In the advisor-client relationship, women also tend to feel less included in the discussions related to the planning of the couple, when a partner is involved.

The proof for that last assertion? A staggering 80 per cent of Canadian women change advisors within a year of their husband’s death, according to a recent study by Toronto-based financial consultancy Strategy Marketing.

When working with a couple, it is natural that one of the two takes charge of the financial planning for the couple, which is fine, as it is essential to have someone really engaged in that important aspect of the couples life. It is quite common for the husband to be the key point of contact in an advisor-client relationship, says Carine Monge, director, Private Client, with Sun Life Global Investments. That doesn’t, however, mean the female client should be excluded from the financial planning process.

A former financial planner, Ms. Monge says she usually worked with the half of the couple most interested in financial planning during the year, but she always insisted on both spouses being present for the annual review.

Neglecting to involve the other partner in the planning process is the main reason that so many advisor-client relationships soon end after the male client dies or the marriage ends, she says.

“Sometimes the reason is that they don’t know enough about the advisor, and in situations like divorce or death, there needs to be a trust worthy connection with the advisor for the relationship to continue,” says Ms. Monge.

Advisors should be supportive of their female clients who are suddenly on their own, she adds. “Once death (or divorce) happens, advisors need to be present and empathetic.”

Ms. Monge, who regularly gives presentations to advisors, says there are five key points they should consider when working with female clients:

  1. Take advantage of compound interest. It’s key for every investor, but especially women, given their longevity and lower average earnings. Help them create a savings and investment plan early in their lives.
  2. Women are often more comfortable discussing short-term planning than long-term retirement planning, so start slow and work with what is available in their budget.
  3. Learn to listen to your female clients so you can better understand how they need you to support them in their planning. It’s important to stay in regular contact with them.
  4. Help them create a plan that is uniquely suited to their needs, don’t just do it for them.

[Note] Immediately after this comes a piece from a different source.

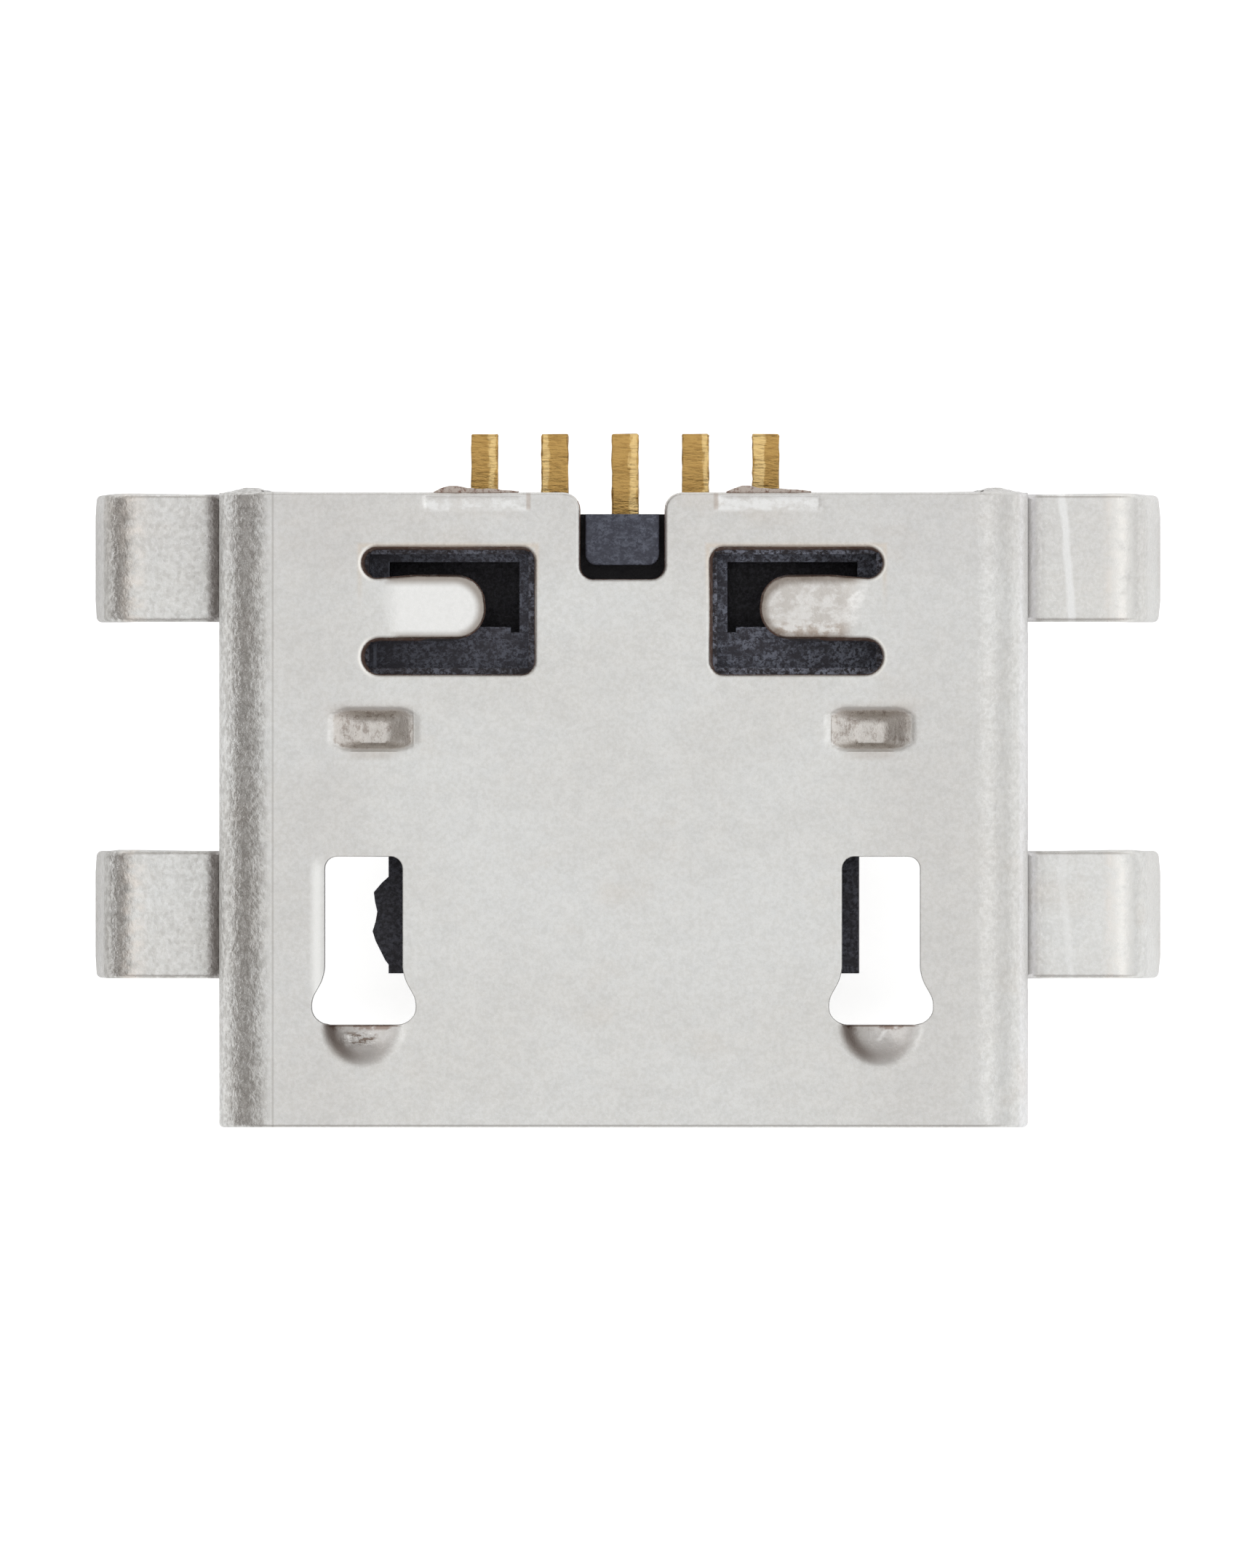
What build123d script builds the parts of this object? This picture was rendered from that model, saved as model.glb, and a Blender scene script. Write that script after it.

This will make them feel engaged in the planning process and will allow you to show any progress.
  5. Don’t presume women are risk averse, but remember that they are often more risk averse than men.

That risk aversion is noted in Sun Life Global Investments’ 2016 Market Sentiment Report. Of the 20 per cent of respondents who sold some of their investments to raise cash, most men said they did so to invest elsewhere, while women said it was because of a fear of losing money.

For advisors, shifting from maximizing returns (the alpha) to a more holistic, value-added planning approach (gamma) is of particular value to women clients, says Ms. Monge.

“That [strategy] is essential for women. Advisors have to show the value of their work, not in the rate of return, but in the habits female investors need to [adopt] in order to save for retirement.”

Diane McCurdy of McCurdy Financial Planning Inc. of Vancouver says that working with female clients, especially after a divorce, can present unique challenges.

“It can be very difficult,” says Ms. McCurdy. “You have to say [to your client], ‘You can’t spend more than you are making.’”

Working with female clients who have constrained financial resources often puts the advisor into the role of money coach. “I think that is what some advisors don’t like doing – all the work that it takes to have [clients] understand [their new] reality,” she adds.

Risk aversion is also an issue that Ms. McCurdy faces with some of her female clients.

“Women are not risk-averse when they are making money, like everybody,” she says. “They are risk-averse when the markets go down.”

That does not mean that advisors should move female clients well beyond their comfort zone, she notes. “You really have to evaluate your clients and how much can they really withstand.”

Like with any client, advisors need to pay close attention to their female clients’ particular wants and needs in order to retain them as clients for the long term, says Ms. McCurdy.

“Some advisors say, ‘I’m just here to help you make money,’ and lots of people are fine with that. Other people want to be educated,” she says. “It’s not a one-size-fits-all approach.”